Information shown:
※

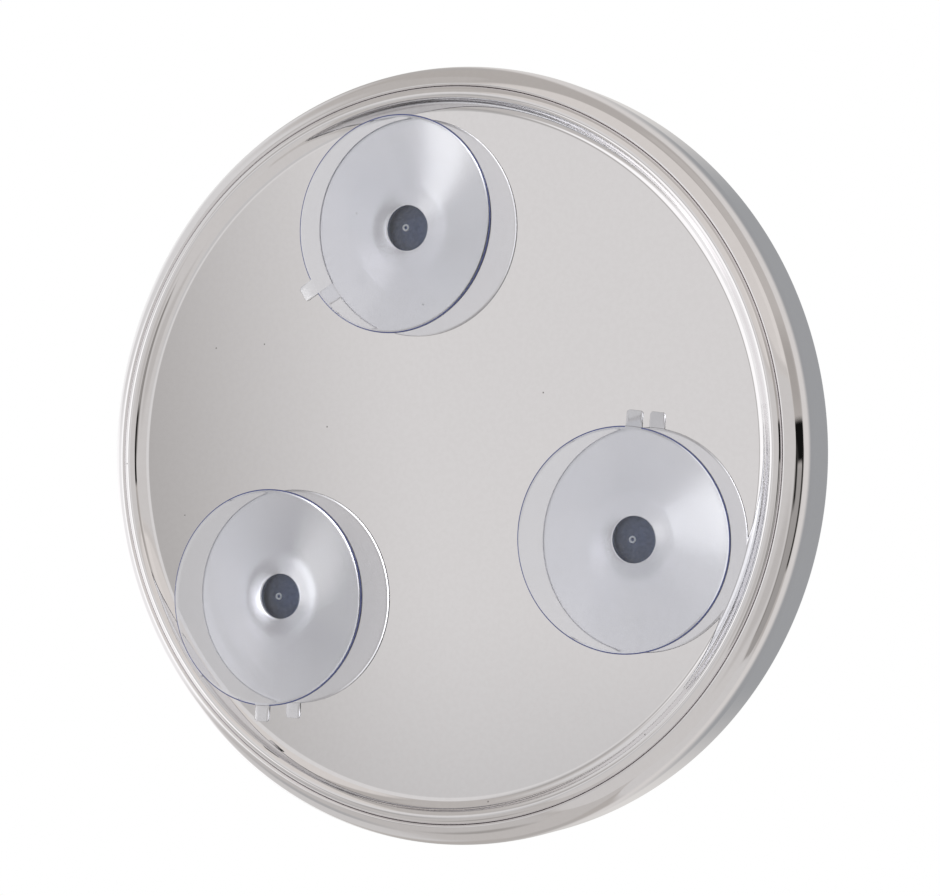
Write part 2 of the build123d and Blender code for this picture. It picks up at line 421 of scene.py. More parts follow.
def chrome(name, bright=CHROME, dull=CHROME_DULL, roughness=0.012, speck_share=0.0, relief=0.02):
    """Polished metal with faint hairlines, and with a few specks where asked."""
    material, nodes, shader, _ = new_material(name)
    place = nodes.place()
    hair = nodes.noise(place, 2600.0, 3.0)
    colour = nodes.blend(nodes.step(nodes.noise(place, 700.0), 0.35, 0.65), bright, dull)
    gloss = nodes.step(hair, 0.3, 0.75, roughness, roughness * 2.5)
    if speck_share:
        x, _, z = nodes.split(place)
        flat = nodes.add("ShaderNodeCombineXYZ", {0: x, 1: z})
        sockets = {"Vector": flat, "Scale": 60.0}
        specks = nodes.add("ShaderNodeTexVoronoi", sockets, voronoi_dimensions="2D")
        spot = nodes.step(specks.outputs["Distance"], 0.008, 0.018, 1.0, 0.0)
        chosen = nodes.split(specks.outputs["Color"])[0]
        spot = nodes.math("MULTIPLY", spot, nodes.math("GREATER_THAN", chosen, 1.0 - speck_share))
        colour = nodes.blend(spot, colour, SPECK)
        gloss = nodes.math("ADD", gloss, nodes.math("MULTIPLY", spot, 0.4))
    bump = nodes.add("ShaderNodeBump", {"Strength": relief, "Distance": 0.00002, "Height": hair})
    nodes.put(shader.inputs["Base Color"], colour)
    nodes.put(shader.inputs["Metallic"], 1.0)
    nodes.put(shader.inputs["Roughness"], gloss)
    nodes.put(shader.inputs["Normal"], bump)
    return material


def matt(name, dark, light, grain, roughness, relief=0.25):
    """Matt material with a fine grain in colour, gloss and relief."""
    material, nodes, shader, _ = new_material(name)
    grains = nodes.noise(nodes.place(), grain, 4.0, 0.6)
    nodes.put(shader.inputs["Base Color"], nodes.blend(nodes.step(grains, 0.3, 0.7), dark, light))
    nodes.put(shader.inputs["Roughness"], nodes.step(grains, 0.3, 0.7, roughness, roughness + 0.12))
    bump = nodes.add("ShaderNodeBump", {"Strength": relief, "Distance": 0.0001, "Height": grains})
    nodes.put(shader.inputs["Normal"], bump)
    return material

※

Directions:
Please quote the data above in full, with no line missing.

Problem solution:
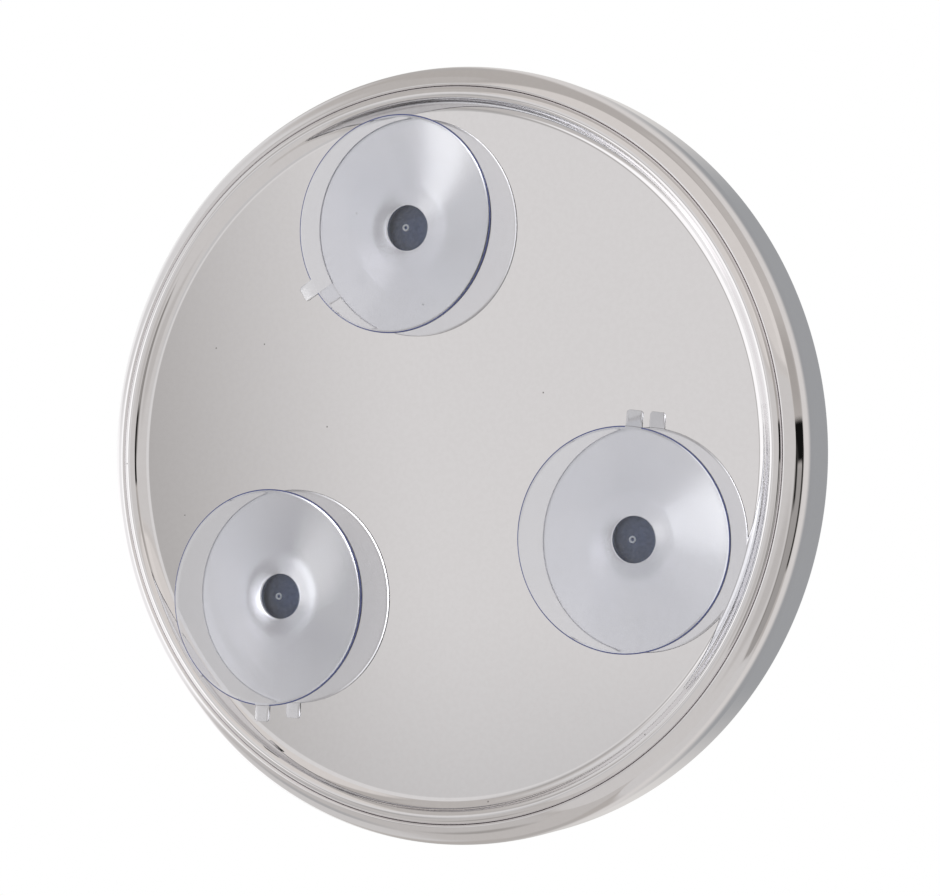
Write part 2 of the build123d and Blender code for this picture. It picks up at line 421 of scene.py. More parts follow.
def chrome(name, bright=CHROME, dull=CHROME_DULL, roughness=0.012, speck_share=0.0, relief=0.02):
    """Polished metal with faint hairlines, and with a few specks where asked."""
    material, nodes, shader, _ = new_material(name)
    place = nodes.place()
    hair = nodes.noise(place, 2600.0, 3.0)
    colour = nodes.blend(nodes.step(nodes.noise(place, 700.0), 0.35, 0.65), bright, dull)
    gloss = nodes.step(hair, 0.3, 0.75, roughness, roughness * 2.5)
    if speck_share:
        x, _, z = nodes.split(place)
        flat = nodes.add("ShaderNodeCombineXYZ", {0: x, 1: z})
        sockets = {"Vector": flat, "Scale": 60.0}
        specks = nodes.add("ShaderNodeTexVoronoi", sockets, voronoi_dimensions="2D")
        spot = nodes.step(specks.outputs["Distance"], 0.008, 0.018, 1.0, 0.0)
        chosen = nodes.split(specks.outputs["Color"])[0]
        spot = nodes.math("MULTIPLY", spot, nodes.math("GREATER_THAN", chosen, 1.0 - speck_share))
        colour = nodes.blend(spot, colour, SPECK)
        gloss = nodes.math("ADD", gloss, nodes.math("MULTIPLY", spot, 0.4))
    bump = nodes.add("ShaderNodeBump", {"Strength": relief, "Distance": 0.00002, "Height": hair})
    nodes.put(shader.inputs["Base Color"], colour)
    nodes.put(shader.inputs["Metallic"], 1.0)
    nodes.put(shader.inputs["Roughness"], gloss)
    nodes.put(shader.inputs["Normal"], bump)
    return material


def matt(name, dark, light, grain, roughness, relief=0.25):
    """Matt material with a fine grain in colour, gloss and relief."""
    material, nodes, shader, _ = new_material(name)
    grains = nodes.noise(nodes.place(), grain, 4.0, 0.6)
    nodes.put(shader.inputs["Base Color"], nodes.blend(nodes.step(grains, 0.3, 0.7), dark, light))
    nodes.put(shader.inputs["Roughness"], nodes.step(grains, 0.3, 0.7, roughness, roughness + 0.12))
    bump = nodes.add("ShaderNodeBump", {"Strength": relief, "Distance": 0.0001, "Height": grains})
    nodes.put(shader.inputs["Normal"], bump)
    return material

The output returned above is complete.